I have done no harm. But I remember now
I am in this earthly world, where to do harm
Is often laudable, to do good sometime
Accounted dangerous folly. Why then, alas,
Do I put up that womanly defense,
To say I have done no harm?
Like Banquo's description of the witches, she is in the world without saying she is of it. She also mimics their comments on the lack of logic to action in their society--"to do harm is often laudable, / to do good sometime accounted dangerous folly" sounds an awful lot like "fair is foul and foul is fair." While it's easy to see how Lady Macbeth's comments on embodiment and her famous "out, out damned spot" speech, with its spell-like commands, link her to the witches, Lady Macduff's passage above proves that even fairly normal, less power-hungry wives are doomed to go the way of the sorceress eventually. This dichotomy with no way out is mirrored in the Ophelia/Gertrude madonna/whore split: the former only avoids the latter's fate (being "a breeder of sinners" in an "enseamed bed") by killing herself. Though some would say this lack of female choices is lessened in Shakespeare's comedies, I would disagree (See my posts on The Roaring Girl and Shakespeare's cross-dressing comedies for more on that).

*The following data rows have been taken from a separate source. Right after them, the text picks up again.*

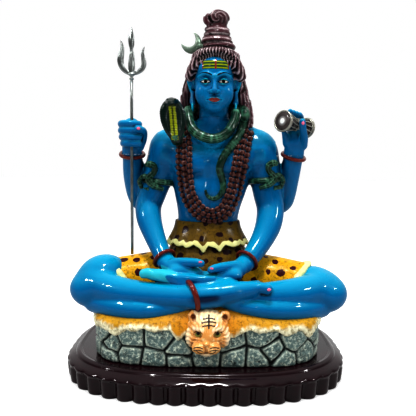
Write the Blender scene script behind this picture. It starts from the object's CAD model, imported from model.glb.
# %% [markdown]
# A shiva figure, nine inches tall, as shrines and homes keep them: cast in resin, lacquered in
# glossy blue, seated on a tiger skin over a rock, on a dark reeded plinth, with a metal trident.
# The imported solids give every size. Here each painted surface of the casting becomes a piece of
# its own, modelled in fine clay and finished with its own lacquer, brushwork or metal.

# %% The frame and the figure's own units
import math

import bpy
import numpy as np
from mathutils import Matrix, Vector


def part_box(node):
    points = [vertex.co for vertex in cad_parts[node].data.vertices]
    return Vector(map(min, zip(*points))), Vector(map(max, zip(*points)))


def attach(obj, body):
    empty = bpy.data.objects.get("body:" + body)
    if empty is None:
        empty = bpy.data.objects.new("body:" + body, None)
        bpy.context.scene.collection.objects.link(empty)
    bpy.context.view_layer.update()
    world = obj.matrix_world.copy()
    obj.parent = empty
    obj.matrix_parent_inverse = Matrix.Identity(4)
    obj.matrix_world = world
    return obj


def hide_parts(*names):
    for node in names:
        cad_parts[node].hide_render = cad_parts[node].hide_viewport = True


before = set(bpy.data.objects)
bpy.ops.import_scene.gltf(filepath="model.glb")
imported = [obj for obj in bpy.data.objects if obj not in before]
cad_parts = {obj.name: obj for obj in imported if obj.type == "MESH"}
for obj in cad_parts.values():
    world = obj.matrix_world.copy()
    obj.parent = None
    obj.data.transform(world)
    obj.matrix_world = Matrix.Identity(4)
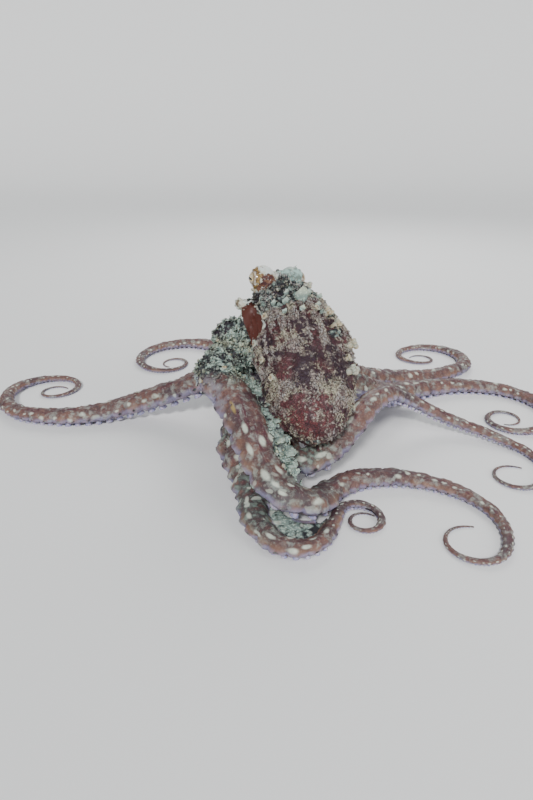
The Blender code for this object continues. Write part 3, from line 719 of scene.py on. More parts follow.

Other topics to discuss in Macbeth: The female role in fate(weird=wyrd=weyard), Why young boys in Shakespeare fare almost as badly as young girls in the character development department
Richard Burt's Shakespeare After Mass Media is a collection of essays (Burt is editor) that aims to discuss the ways "mass media" (what Doug Lanier calls "popular culture"--and with similar Marxist caveats in place) changes Shakespeare as cultural currency. The essays feel well-written and collaborative with the exception of Burt's introduction, which coins the distasteful word "Shlockspeare" for such cultural enterprise. Like Lanier's book, this one touches on all sorts of appropriations (I'm using the loaded term rather than the more neutral "adaptation" here because Burt's book seems to be about "culture wars" whereas Lanier's focus is more general and for a less specialized audience), from Klingon Hamlet to Broadway to the ever-present Branagh. I liked Lanier's book better from a teaching standpoint, but Burt's was more entertaining for me personally. I particularly enjoyed the essay on Branagh's films and British nationhood, which argues that the actor/director's Renaissance Films production company, pretentiously named as it may be, did a great deal to reclaim Britain's place in a list of powerhouses of cultural influence by " making the manners that revitalized Shakespeare for a postmodern audience," and then had the difficult job of defending those manners from everyone who came after. Another favorite was Fran Teague's article (and I'm not just saying that because I've studied with her, I promise, though my teaching persona owes a great deal to hers) on Shakespeare on Broadway, which examines how low and high culture oscillate in such musicals as Kiss Me, Kate and West Side Story concurrently with art common to misunderstood cultural groups (jazz, camp and drag, etc.).